One thing that we  feel we must do is our  annual  Goldfish Pond Dump in honor of Hubbie.

Each year  (after Hubbie’s death) Son and I add goldfish into our backyard pond, on his birthday.   How many?    We add as many goldfish as his age would be!

Fish with Son

It was a great tradition begun the very first summer after his death.

Fish into pond

We get them used to the temperature and the water of the pond for a while.

And then they’re ready to meet their new home:

Fish in Pond

Most of them make it just fine throughout our long, icy northern winter. And many of them escape our hungry kingfishers.    But we need to add more fish again this year;  we see only one old goldfish swimming around.

We’ll do it.

Hubbie’s  death was a major crack-up in our lives *,  but the cracks are coming together,  getting smaller; we’re stepping around them.    New traditions patch them up a little bit.

And good things will come out of this difficult summer, if only a deeper knowledge of how rare and  precious each life is and how important we are to each other.


Well.  Well!!     The phone rang just before I clicked “Publish.”        Daughter called from her California home —

donner lake

—-   wishing her Dad a “Happy  Birthday.”     But more!    Her husband was delayed from coming home by a traffic accident on I-80 tonight, so she decided to go out on her paddleboard —


—  and then paddle on over to her sailboat   —


—   And then she paddled home again.      (Sigh-h-h-h,  such is the life when you live on a lake)

Daughter and Hubbie loved to sail on our little nearby lake.    Daughter left home and  took her  skill further, learning  some ocean sailing too,  but tonight she did it for her Dad.

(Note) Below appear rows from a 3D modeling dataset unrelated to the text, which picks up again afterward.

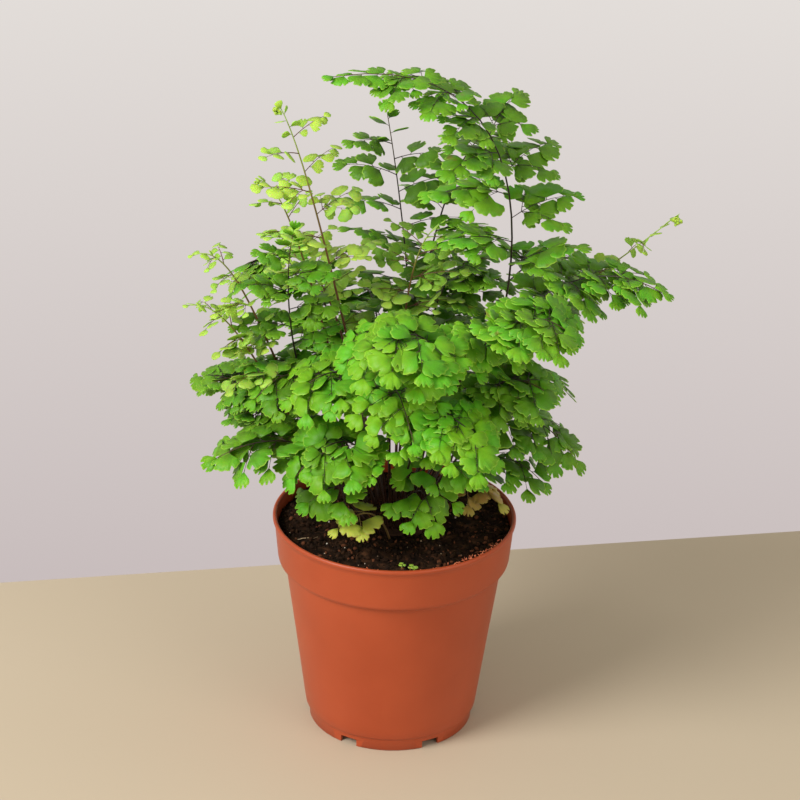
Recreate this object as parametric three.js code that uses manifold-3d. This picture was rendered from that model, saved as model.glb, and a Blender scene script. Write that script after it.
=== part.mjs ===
// A maidenhair fern in a tapered plastic nursery pot of potting soil.
// Units are millimetres, +Z is up, +X is to the right of the front view and -Y faces the front.
// The origin is the middle of the pot's foot, on the surface that it stands on.
import * as THREE from "three";
import { mergeVertices } from "three/addons/utils/BufferGeometryUtils.js";
import Module from "manifold-3d";

const wasm = await Module();
wasm.setup();

// ---- Driving dimensions ----
const pot = {
  height: 112,
  rimRadius: 60, // outside of the lip
  bandHeight: 23, // the wide collar below the lip
  bandRadius: 57.2, // bottom of the collar
  bodyRadius: 54, // top of the tapered body
  baseRadius: 42,
  footRadius: 41,
  footHeight: 6, // step round the bottom edge
  footRing: 2, // width of the ring that the pot stands on
  cornerRise: 6, // height of the rounded corner between the foot and the wall
  cornerFlare: 1.2, // how far that corner widens
  lipDepth: 2.5, // the thickened edge round the top
  wall: 1.5,
  floorUnderside: 4,
  floorThickness: 1.6,
  centrePadRadius: 9,
  notches: 6,
  notchWidth: 9,
  notchHeight: 3.6,
  notchReach: 12, // how far a notch's cut runs in from outside the foot
  drainHoles: 6,
  drainHoleRadius: 3.5,
  drainCircle: 24,
  drainSides: 10,
  padSides: 24,
};
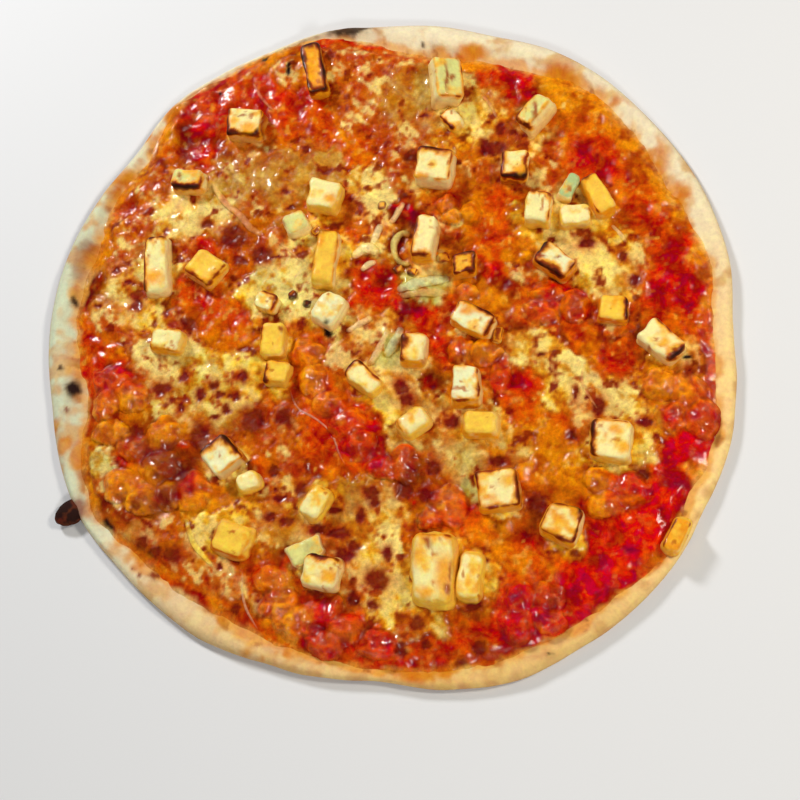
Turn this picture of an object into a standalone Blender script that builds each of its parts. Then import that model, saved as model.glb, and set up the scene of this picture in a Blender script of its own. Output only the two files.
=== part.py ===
"""Thin-crust pizza, 300 mm across, with melted cheese, tomato relish and grilled cheese cubes.

The middle of the crust's outline is the origin, +Z is up and the underside lies on z = 0.
Places are in millimetres from the middle, with +X to the right and +Y away from the viewer.
"""
import math
import random

import bmesh
import bpy
from mathutils import Matrix, Vector

MM = 0.001
SEED = 11
GAP = 0.3

# Crust: radius of the edge and of the topped area, every 10 degrees from +X
EDGE_RADII = (
    149.6, 152.4, 153.3, 153.6, 153.4, 154.3, 154.0, 151.2, 151.8, 151.3, 152.8, 151.6,
    152.6, 153.0, 148.6, 149.6, 151.0, 150.9, 149.8, 148.6, 149.9, 150.4, 148.5, 147.9,
    147.8, 145.9, 146.0, 145.8, 151.6, 156.0, 156.5, 157.0, 156.8, 154.9, 154.3, 151.7)
TOPPED_RADII = (
    141.0, 144.0, 142.0, 141.0, 144.0, 145.5, 141.0, 137.0, 135.0, 141.0, 149.5, 149.5,
    150.0, 150.5, 141.0, 142.0, 138.0, 138.0, 136.0, 131.0, 140.0, 144.0, 140.0, 137.0,
    135.5, 137.0, 138.5, 141.0, 144.0, 146.5, 147.5, 148.5, 152.0, 147.0, 147.5, 143.0)
RIM_HEIGHTS = (5.6, 5.4, 7.0, 6.4, 4.4, 6.2, 6.8, 5.6, 6.2, 5.0, 5.2, 4.8)
BASE_THICKNESS = 3.4
TURN_STEPS = 60
TOP_RINGS = (0.0, 0.35, 0.7, 0.94)
RIM_SHAPE = ((0.3, 0.82), (0.6, 1.0), (0.85, 0.84), (1.0, 0.45))
RIM_FOOT = ((1.0, 0.12), (3.5, 0.0))

# A charred bubble that sticks out of the rim: x, y, half sizes along, across and up
CHAR_BUBBLE = (-134.3, -72.3, 8.0, 5.6, 3.0)
CHAR_BUBBLE_TURN = 28

# Layers on the crust
SAUCE_THICKNESS = 1.1
SAUCE_EDGE = 0.985
CHEESE_THICKNESS = 1.5
CHEESE_EDGE = 0.89
CHEESE_RINGS = (0.0, 0.17, 0.34, 0.5, 0.64, 0.78, 0.9)
CHEESE_GAP = 0.4

# Grilled cheese cubes: x, y, length, width, height, turn of the length from +X, roll about it
CUBES = (
    (-29.3, 127.5, 24.0, 8.5, 9.0, 100, 0),
    (-60.8, 102.6, 16.0, 13.0, 10.0, -4, 0),
    (31.0, 117.0, 20.0, 12.5, 10.0, 95, 24),
    (70.0, 98.5, 16.5, 9.5, 9.0, 50, -22),
    (60.5, 74.5, 11.5, 12.0, 9.0, -5, 0),
    (25.0, 76.0, 15.5, 15.0, 11.0, -8, 0),
    (-24.0, 65.5, 14.0, 12.5, 10.0, -15, 0),
    (-36.8, 53.6, 10.0, 9.5, 8.0, 20, 0),
    (-86.5, 77.0, 14.5, 9.0, 10.0, -8, 0),
    (-99.0, 37.0, 26.0, 10.0, 9.0, 92, 0),
    (-77.0, 34.5, 15.0, 13.0, 8.0, -38, 0),
    (-49.0, 17.5, 9.0, 8.0, 8.0, -20, 0),
    (-45.5, -0.5, 15.0, 9.5, 9.0, 88, 0),
    (-43.5, -15.5, 10.0, 10.0, 9.0, -5, 0),
    (-23.0, 35.5, 24.0, 9.5, 10.0, 84, 8),
    (-21.5, 12.0, 14.0, 11.0, 9.0, 60, 0),
    (21.0, 42.0, 19.0, 9.0, 12.0, 80, 0),
    (38.0, 29.5, 10.0, 9.5, 10.0, 4, 0),
    (41.0, 4.5, 17.0, 10.0, 9.0, -30, 0),
    (76.5, 28.5, 16.0, 10.0, 10.0, -38, 0),
    (70.2, 53.0, 14.5, 10.5, 11.0, 80, 0),
    (86.0, 49.0, 13.0, 8.5, 9.0, 4, 0),
    (95.5, 58.5, 18.0, 8.5, 9.0, -62, 0),
    (83.4, 62.6, 12.0, 5.5, 9.0, 62, 10),
    (119.5, -8.5, 18.0, 11.0, 10.0, -45, 0),
    (100.0, 6.5, 12.0, 11.0, 8.0, -5, 0),
    (97.0, -50.0, 16.0, 15.0, 10.0, -10, 0),
    (50.5, -69.5, 17.0, 15.5, 11.0, 5, 0),
    (76.0, -83.5, 14.0, 14.0, 11.0, -22, 0),
    (23.5, -101.5, 29.0, 16.0, 11.0, 86, 0),
    (38.5, -104.5, 18.0, 9.0, 9.0, 84, 0),
    (-22.5, -101.5, 15.0, 13.0, 11.0, -12, 0),
    (-61.0, -87.0, 15.0, 12.0, 7.0, -20, 0),
    (-26.0, -72.5, 14.0, 9.0, 9.0, 55, 0),
    (-65.5, -51.5, 13.0, 13.0, 11.0, 40, 0),
    (-54.5, -62.5, 9.0, 7.5, 8.0, 25, 0),
    (-5.5, -19.5, 16.0, 8.5, 9.0, -42, 0),
    (15.5, -7.5, 13.0, 10.0, 10.0, 86, 0),
    (15.5, -39.5, 13.0, 9.0, 9.0, 32, 0),
    (38.0, -24.5, 16.0, 11.0, 11.0, 88, 0),
    (43.5, -41.0, 14.0, 9.5, 8.0, -5, 0),
    (121.5, -89.5, 15.0, 6.0, 7.0, 62, 0),
    (-93.0, 1.5, 14.0, 10.0, 9.0, -10, 0))
CUBE_TAPER = 0.93
CUBE_BEVEL = 1.0
CUBE_WOBBLE = 0.25
CUBE_CLEARANCE = 0.45

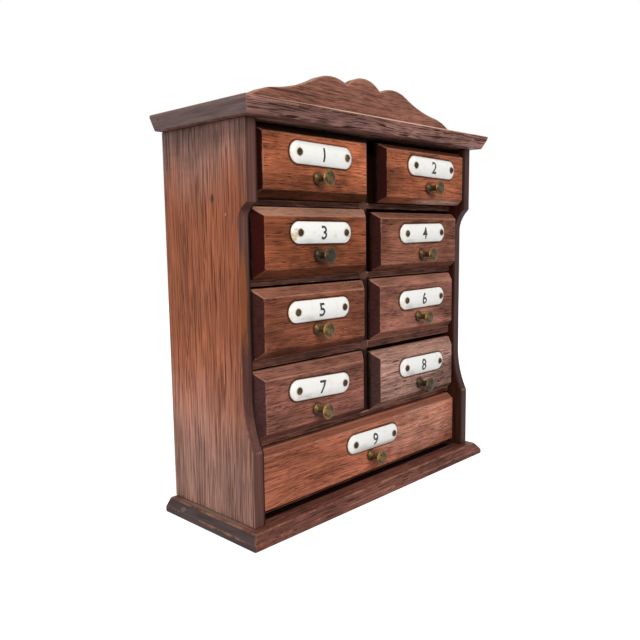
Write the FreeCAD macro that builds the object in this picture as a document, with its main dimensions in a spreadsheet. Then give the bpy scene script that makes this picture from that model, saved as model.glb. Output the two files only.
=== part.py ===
"""Spice drawer cabinet: a table-top chest of eight small drawers in two columns over one wide drawer.

All sizes are millimetres. X runs to the right, Y to the back, Z up. The origin is the middle of the
base board's underside, where the cabinet stands.
"""

import FreeCAD, Part
import math
import os
import re

import Sketcher
from FreeCAD import Placement, Rotation, Vector

# ---------------------------------------------------------------------------------------------
# Driving dimensions. Each one can be changed by itself.
# ---------------------------------------------------------------------------------------------
SIZES = {
    # carcass
    "body_width": 250.0,
    "body_depth": 88.7,
    "side_thick": 9.2,
    "back_thick": 4.0,
    "back_rebate": 4.5,
    "floor_thick": 5.0,
    "divider_thick": 7.7,
    "shelf_setback": 14.0,
    # height of the sides, each small row's share of the height that is left for drawers, and the shelves,
    # from the top down. The wide row has the rest.
    "side_height": 258.5,
    "first_row_share": 0.2038,
    "first_shelf_thick": 4.1,
    "second_row_share": 0.2013,
    "second_shelf_thick": 4.7,
    "third_row_share": 0.2051,
    "third_shelf_thick": 5.9,
    "fourth_row_share": 0.2089,
    "wide_shelf_thick": 3.8,
    # curved cut-out along the front edge of each side
    "side_recess": 8.9,
    "nose_length": 50.7,
    "nose_curve_length": 30.0,
    "foot_length": 49.3,
    "foot_curve_length": 37.0,
    # base board
    "base_thick": 9.7,
    "base_side_step": 9.1,
    "base_front_step": 10.3,
    "base_bevel_run": 4.5,
    "base_bevel_drop": 5.7,
    # top board
    "top_thick": 10.3,
    "top_side_step": 9.1,
    "top_front_step": 11.9,
    "top_bevel_run": 3.7,
    "top_bevel_drop": 8.4,
    # crest board
    "crest_thick": 7.0,
    "crest_setback": 24.1,
    "crest_half_length": 112.0,
    "crest_height": 31.6,
    "crest_end_height": 5.2,
    "notch_offset": 18.5,
    "notch_height": 24.6,
    "lobe_offset": 34.4,
    "lobe_radius": 38.0,
    "valley_radius": 123.0,
    "shoulder_offset": 83.0,
    "shoulder_radius": 54.0,
    # drawer fronts
    "front_thick": 10.5,
    "front_side_gap": 0.95,
    "seat_gap": 0.3,
    "face_setback": 6.4,
    "front_bevel_depth": 7.0,
    "wide_front_side_gap": 1.9,
    "wide_face_setback": 7.4,
    "wide_bevel_depth": 5.0,
    # drawer boxes
    "box_inset": 0.6,
    "box_headroom": 8.0,
    "box_board_thick": 4.5,
    "box_bottom_thick": 3.0,
    "box_back_gap": 0.3,
    # turned knobs
    "knob_collar_radius": 4.1,
    "knob_collar_thick": 1.9,
    "knob_neck_radius": 2.2,
    "knob_neck_end": 5.6,
    "knob_disc_radius": 5.7,
    "knob_disc_start": 10.5,
    "knob_rim_thick": 0.9,
    "knob_dome_rise": 0.9,
    "knob_stud_radius": 1.4,
    "knob_stud_length": 8.0,
    "knob_drop": 9.1,
    "wide_knob_drop": 7.6,
    # enamelled labels and their screws
    "label_length": 60.0,
    "label_width": 14.7,
    "label_rim_thick": 0.8,
    "label_crown": 2.2,
    "label_rise": 6.2,
    "wide_label_rise": 4.6,
    "screw_inset": 7.0,
    "screw_head_radius": 2.3,
    "screw_head_height": 1.0,
    "screw_shank_radius": 1.0,
    "screw_length": 8.3,
    # clearance round studs and shanks, on the radius
    "hole_clearance": 0.1,
}

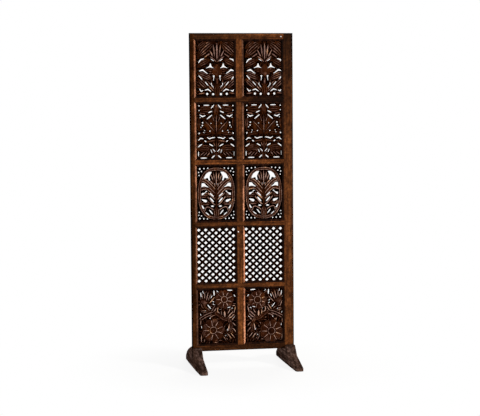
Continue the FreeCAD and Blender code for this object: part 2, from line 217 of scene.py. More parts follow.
def wood(name, grain, tones, span=(-1.0, 1.0), colours=frame_colours, gloss=wood_gloss, specular=wood_specular,
         edges=()):
    """Stained wood. Its grain runs along an axis, x, y or z. Its tone takes evenly
    spaced values over a span, and each edge, (axis, place, reach, gain),
    multiplies it near one plane; these tones and edges also carry painted light and shade."""
    material, nodes, links = new_material(name)
    shader = nodes["Principled BSDF"]
    coordinates = nodes.new("ShaderNodeTexCoord")
    stretch = tuple(grain_along if axis == grain else grain_across for axis in "xyz")
    fine_stretch = tuple(value * pore_fineness for value in stretch)
    streaks = stretched_noise(nodes, links, coordinates, stretch, *streak_noise)
    stained = ramp_colour(nodes, links, streaks, list(zip(streak_places, colours)))
    pores = stretched_noise(nodes, links, coordinates, fine_stretch, *pore_noise)
    blotches = stretched_noise(nodes, links, coordinates, even, *blotch_noise)
    specks = stretched_noise(nodes, links, coordinates, even, *speck_noise)
    stained = tinted(nodes, links, stained, pores, *pore_tint)
    stained = tinted(nodes, links, stained, blotches, *blotch_tint)
    stained = tinted(nodes, links, stained, specks, *speck_tint)
    split = nodes.new("ShaderNodeSeparateXYZ")
    links.new(coordinates.outputs["Object"], split.inputs["Vector"])
    along = map_range(nodes, links, split.outputs[grain.upper()], span)
    last = len(tones) - 1
    tone = ramp_colour(nodes, links, along, [(index / last, (value,) * 3) for index, value in enumerate(tones)])
    for axis, place, reach, gain in edges:
        away = math_node(nodes, links, "SUBTRACT", split.outputs[axis.upper()], place)
        size = math_node(nodes, links, "ABSOLUTE", away)
        near = map_range(nodes, links, size, (edge_core * reach, reach), (gain, 1.0), "SMOOTHSTEP")
        tone = math_node(nodes, links, "MULTIPLY", tone, near)
    toned = add_node(nodes, "ShaderNodeVectorMath", operation="SCALE")
    links.new(stained, toned.inputs[0])
    links.new(tone, toned.inputs["Scale"])
    links.new(toned.outputs["Vector"], shader.inputs["Base Color"])
    sheen = map_range(nodes, links, blotches, (0.0, 1.0), [gloss + change for change in gloss_spread])
    links.new(sheen, shader.inputs["Roughness"])
    shader.inputs["Specular IOR Level"].default_value = specular
    add_bumps(nodes, links, streaks, *wood_bumps)
    return material


def carved_wood(name, recess, body, crest, ridge):
    """Carved wood, coloured by depth: painted shade makes the recesses black-brown, and painted highlights over
    rubbing make the ridges pale.
    """
    material, nodes, links = new_material(name)
    shader = nodes["Principled BSDF"]
    coordinates = nodes.new("ShaderNodeTexCoord")
    split = nodes.new("ShaderNodeSeparateXYZ")
    links.new(coordinates.outputs["Object"], split.inputs["Vector"])
    # Depth colouring: painted shade in the recesses and painted highlights on the ridges.
    away = math_node(nodes, links, "ABSOLUTE", split.outputs["Y"])
    height = map_range(nodes, links, away, (half_board - relief_depth, half_board))
    rub = stretched_noise(nodes, links, coordinates, even, *rub_noise)
    shifted = math_node(nodes, links, "MULTIPLY_ADD", rub, rub_and_shade_shift, height)
    eased = math_node(nodes, links, "MULTIPLY", shifted, rub_and_shade_share)
    stops = list(zip(carving_places, (recess, body, body, crest, ridge)))
    carved = ramp_colour(nodes, links, eased, stops)
    warmth = stretched_noise(nodes, links, coordinates, even, *warmth_noise)
    warm = tinted(nodes, links, carved, warmth, *warmth_tint)
    grain = stretched_noise(nodes, links, coordinates, carved_stretch, *carved_noise)
    links.new(tinted(nodes, links, warm, grain, *carved_tint), shader.inputs["Base Color"])
    shader.inputs["Roughness"].default_value = carved_gloss
    shader.inputs["Specular IOR Level"].default_value = 0.0
    add_bumps(nodes, links, rub, *carved_bumps)
    return material


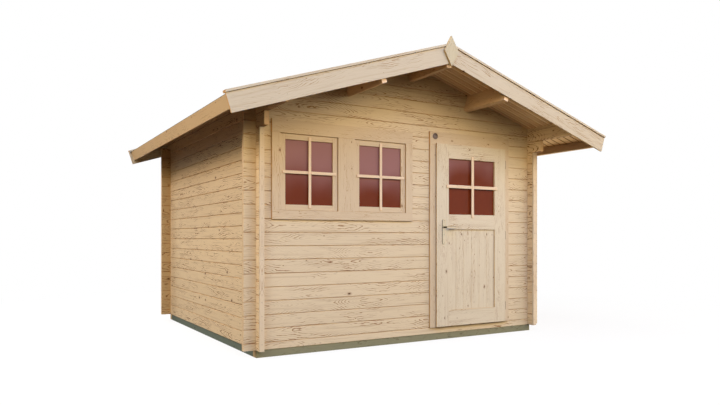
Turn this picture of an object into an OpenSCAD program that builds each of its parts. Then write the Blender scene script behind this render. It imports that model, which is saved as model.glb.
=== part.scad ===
// Garden house of notched spruce logs with a low gable roof, one door and a pair of windows.
// Origin: centre of the plan at ground level. +X is the right-hand side, +Y runs from the front to the back, +Z is up.

/* [Walls] */
// Width over the side walls
house_w = 3100; // [2860:10:4200]
// Depth over the front and rear walls
house_d = 2880; // [2000:10:4200]
// Thickness of the logs
log_t = 40; // [28:1:60]
// Height of one course of logs
log_h = 114; // [105:1:140]
// Courses that the walls have above the one over the doorway
extra_courses = 0; // [0:1:3]
// Depth of the groove between two courses
groove = 5; // [2:1:8]
// Reach of the front and rear logs past the side walls
front_log_reach = 105; // [60:5:180]
// Reach of the side logs past the front and rear walls
side_log_reach = 72; // [50:1:120]
// Reach of the stepped log past the front wall
step_log_reach = 186; // [130:2:260]
// Reach of the stepped log past the rear wall
step_log_rear = 100; // [80:2:120]
// Thickness of the battens that cover the ends of the side logs
batten_t = 16; // [10:1:24]

/* [Base] */
// Height of the impregnated beams under the walls
base_h = 65; // [45:5:120]
// Width of the beams
beam_w = 75; // [60:5:120]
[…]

Above all, after our world “cracked apart” when Hubbie died,   we understood that Hubbie worked hard to give us the opportunities we have now, and he would have wanted us to use those opportunities, to keep on living, to enjoy our lives.       My sister also  knows, for very sure now,  that we have things left to do in our own lives,  things to learn, things to enjoy.

It’s what my sister would want.

It’s what I will want after I leave this world too.